Mark Burford is an Associate Professor of Music at Reed College. He recently won the Irving Lowens Article Award for his research on Sam Cooke published in the Journal of the American Musicological Society. Burford is a music historian with expertise in nineteenth-century Austro-German concert music and twentieth-century African American popular music. His current research focuses on the circulation and reception of black gospel singing within U.S. popular culture during the 1950s and early 1960s. He received a BA in music from the University of California at Santa Barbara and MA and PhD degrees in historical musicology from Columbia University.


  1. "My sense is that part of the frustration felt by some members of the Society stems from our tendency as teachers and as AMS members to also do things the way we do them because we have always done them that way, and then come up with purportedly objective rationalizations—sometimes openly, but more often unspoken—about why they matter."

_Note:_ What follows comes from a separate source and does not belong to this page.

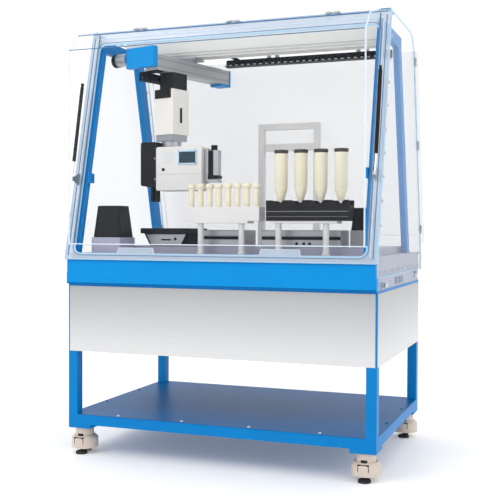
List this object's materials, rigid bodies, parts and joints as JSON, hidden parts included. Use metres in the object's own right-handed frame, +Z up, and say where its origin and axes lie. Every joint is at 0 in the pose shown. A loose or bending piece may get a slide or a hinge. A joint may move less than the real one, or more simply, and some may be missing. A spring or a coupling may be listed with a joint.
{
  "type": "automated sample preparation system",
  "caption": "Laboratory sample preparation robot: clear hood with lifting doors on a caster stand, overhead gantry with swinging arm and tool head above racked tubes and cartridges.",
  "frame": {"origin": "on the floor under the middle of the machine", "axes": "+Z up, front faces -Y, +X to the right seen from the front"},
  "size_m": [1.644, 1.224, 2.208],
  "materials": {
    "stand_paint": "bright blue powder coat",
    "steel_clad": "brushed sheet, grain level",
    "caster_shell": "cream moulded plastic",
    "wheel_black": "moulded tread",
    "foot_rubber": "moulded pad",
    "blue_paint": "bright blue satin paint",
    "base_paint": "pale blue white paint",
    "deck_paint": "pale lilac grey paint",
    "plated": "plated metal",
    "clear_sheet": "clear sheet, polished edges",
    "blue_sheet": "blue tinted sheet",
    "grey_sheet": "grey translucent sheet",
    "bare_steel": "machined",
    "black_paint": "black satin paint",
    "cream_paint": "cream satin paint",
    "alu": "anodised",
    "black_plastic": "fine grain",
    "cream_plastic": "smooth shell",
    "tube_plastic": "translucent cream",
    "cap_plastic": "dark moulded",
    "white_plastic": "plain white",
    "grey_paint": "grey satin paint"
  },
  "bodies": {
    "frame": {"balance": "black_plastic", "base_band": "blue_paint", "base_panels": "base_paint", "beam_chain": "black_plastic", "cartridge_caps": "cap_plastic", "cartridge_rack": "black_plastic", "cartridges": "tube_plastic", "chain_tray": "alu", "deck_modules": "grey_paint", "deck_plate": "deck_paint", "foot_plates": "stand_paint", "gantry_beam": "cream_paint", "gantry_frames": "blue_paint", "hood_fittings": "bare_steel", "hood_front_frame": "blue_sheet", "hood_rear_panel": "grey_sheet", "hood_side_walls": "clear_sheet", "hood_top_panel": "clear_sheet", "rack_posts": "white_plastic", "rear_portal": "grey_paint", "sample_tubes": "tube_plastic", "shelf": "stand_paint", "side_connectors": "plated", "stand_beams": "stand_paint", "stand_legs": "stand_paint", "steel_panels": "steel_clad", "tapered_modules": "black_plastic", "tube_rack": "white_plastic"},
    "front_door": {"front_door": "clear_sheet"},
    "rear_door": {"rear_door": "grey_sheet"},
    "x_carriage": {"x_carriage": "alu"},
    "arm": {"arm_beam": "alu", "arm_blocks": "blue_paint", "arm_motor": "alu", "arm_chain": "black_plastic"},
    "column": {"column_carriage": "alu", "column_housing": "cream_plastic"},
    "lift": {"lift_slide": "alu"},
    "tool": {"tool_head": "cream_plastic", "gripper_module": "black_plastic", "dosing_unit": "alu"},
    "strut_left_rod": {"strut_left_rod": "plated"},
    "strut_left_cylinder": {"strut_left_cylinder": "black_paint"},
    "strut_right_rod": {"strut_right_rod": "plated"},
    "strut_right_cylinder": {"strut_right_cylinder": "black_paint"},
    "caster_front_left_housing": {"caster_front_left_housing": "caster_shell"},
    "caster_front_left_wheel": {"caster_front_left_wheel": "wheel_black"},
    "caster_front_left_foot": {"caster_front_left_foot": "foot_rubber"},
    "caster_front_right_housing": {"caster_front_right_housing": "caster_shell"},
    "caster_front_right_wheel": {"caster_front_right_wheel": "wheel_black"},
    "caster_front_right_foot": {"caster_front_right_foot": "foot_rubber"},
    "caster_rear_left_housing": {"caster_rear_left_housing": "caster_shell"},
    "caster_rear_left_wheel": {"caster_rear_left_wheel": "wheel_black"},
    "caster_rear_left_foot": {"caster_rear_left_foot": "foot_rubber"},
    "caster_rear_right_housing": {"caster_rear_right_housing": "caster_shell"},
    "caster_rear_right_wheel": {"caster_rear_right_wheel": "wheel_black"},
    "caster_rear_right_foot": {"caster_rear_right_foot": "foot_rubber"}
  },
  "joints": [
    {"name": "front_door_hinge", "type": "hinge", "parent": "frame", "child": "front_door", "pos_m": [0, -0.3, 2.202], "axis": [-1, 0, 0], "range_deg": [0, 62]},
    {"name": "rear_door_hinge", "type": "hinge", "parent": "frame", "child": "rear_door", "pos_m": [0, 0.3575, 2.128], "axis": [1, 0, 0], "range_deg": [0, 70]},
    {"name": "x_travel", "type": "slide", "parent": "frame", "child": "x_carriage", "axis": [1, 0, 0], "range_m": [-0.02, 0.8]},
    {"name": "arm_swing", "type": "hinge", "parent": "x_carriage", "child": "arm", "pos_m": [-0.383, 0, 2.07], "axis": [0, 0, 1], "range_deg": [-2, 40]},
    {"name": "column_travel", "type": "slide", "parent": "arm", "child": "column", "axis": [0.2689, 0.9632, 0], "range_m": [-0.02, 0.32]},
    {"name": "tool_lift", "type": "slide", "parent": "column", "child": "lift", "axis": [0, 0, 1], "range_m": [-0.13, 0]},
    {"name": "tool_swivel", "type": "hinge", "parent": "lift", "child": "tool", "pos_m": [-0.41796, -0.12521, 1.6], "axis": [0, 0, 1], "range_deg": [-10, 25]},
    {"name": "strut_left_tilt", "type": "hinge", "parent": "frame", "child": "strut_left_rod", "pos_m": [-0.784, -0.535, 1.408], "axis": [1, 0, 0], "range_deg": [0, 20]},
    {"name": "strut_left_stroke", "type": "slide", "parent": "strut_left_rod", "child": "strut_left_cylinder", "axis": [0, 0.203, 0.9792], "range_m": [0, 0.28]},
    {"name": "strut_right_tilt", "type": "hinge", "parent": "frame", "child": "strut_right_rod", "pos_m": [0.784, -0.535, 1.408], "axis": [1, 0, 0], "range_deg": [0, 20]},
    {"name": "strut_right_stroke", "type": "slide", "parent": "strut_right_rod", "child": "strut_right_cylinder", "axis": [0, 0.203, 0.9792], "range_m": [0, 0.28]},
    {"name": "caster_front_left_swivel", "type": "hinge", "parent": "frame", "child": "caster_front_left_housing", "pos_m": [-0.74, -0.48, 0.09], "axis": [0, 0, 1], "continuous": true},
    {"name": "caster_front_left_roll", "type": "hinge", "parent": "caster_front_left_housing", "child": "caster_front_left_wheel", "pos_m": [-0.74, -0.446, 0.035], "axis": [1, 0, 0], "continuous": true},
    {"name": "caster_front_left_screw", "type": "slide", "parent": "caster_front_left_housing", "child": "caster_front_left_foot", "axis": [0, 0, 1], "range_m": [-0.01, 0.001]},
    {"name": "caster_front_right_swivel", "type": "hinge", "parent": "frame", "child": "caster_front_right_housing", "pos_m": [0.74, -0.48, 0.09], "axis": [0, 0, 1], "continuous": true},
    {"name": "caster_front_right_roll", "type": "hinge", "parent": "caster_front_right_housing", "child": "caster_front_right_wheel", "pos_m": [0.74, -0.446, 0.035], "axis": [1, 0, 0], "continuous": true},
    {"name": "caster_front_right_screw", "type": "slide", "parent": "caster_front_right_housing", "child": "caster_front_right_foot", "axis": [0, 0, 1], "range_m": [-0.01, 0.001]},
    {"name": "caster_rear_left_swivel", "type": "hinge", "parent": "frame", "child": "caster_rear_left_housing", "pos_m": [-0.74, 0.48, 0.09], "axis": [0, 0, 1], "continuous": true},
    {"name": "caster_rear_left_roll", "type": "hinge", "parent": "caster_rear_left_housing", "child": "caster_rear_left_wheel", "pos_m": [-0.74, 0.514, 0.035], "axis": [1, 0, 0], "continuous": true},
    {"name": "caster_rear_left_screw", "type": "slide", "parent": "caster_rear_left_housing", "child": "caster_rear_left_foot", "axis": [0, 0, 1], "range_m": [-0.01, 0.001]},
    {"name": "caster_rear_right_swivel", "type": "hinge", "parent": "frame", "child": "caster_rear_right_housing", "pos_m": [0.74, 0.48, 0.09], "axis": [0, 0, 1], "continuous": true},
    {"name": "caster_rear_right_roll", "type": "hinge", "parent": "caster_rear_right_housing", "child": "caster_rear_right_wheel", "pos_m": [0.74, 0.514, 0.035], "axis": [1, 0, 0], "continuous": true},
    {"name": "caster_rear_right_screw", "type": "slide", "parent": "caster_rear_right_housing", "child": "caster_rear_right_foot", "axis": [0, 0, 1], "range_m": [-0.01, 0.001]}
  ],
  "couplings": [
    {"joint": "strut_left_tilt", "follows": "front_door_hinge", "ratio": 0.3013},
    {"joint": "strut_left_stroke", "follows": "front_door_hinge", "m_per_rad": 0.2522},
    {"joint": "strut_right_tilt", "follows": "front_door_hinge", "ratio": 0.3013},
    {"joint": "strut_right_stroke", "follows": "front_door_hinge", "m_per_rad": 0.2522}
  ]
}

    These are exactly the types of issues I bump up against as I work on my own blog. As I try to encourage classical music fans to be more open, I find I'm constantly asking myself why classical music and musicology REALLY matter, and whether my answer is based on wishful thinking, or indoctrination, or other assumptions. "It matters because everyone should know that it matters" has always been a circular argument, but it's becoming increasingly irrelevant as fewer people implicitly accept that it matters. We have to dig deeper to find better answers.

  2. Thanks for this Mark--especially for your important final point about nuancing the discussion to suit music scholarship's varied contexts (and aims). Sorry I couldn't be there to hear all the discussion. I look forward to reading the other papers here!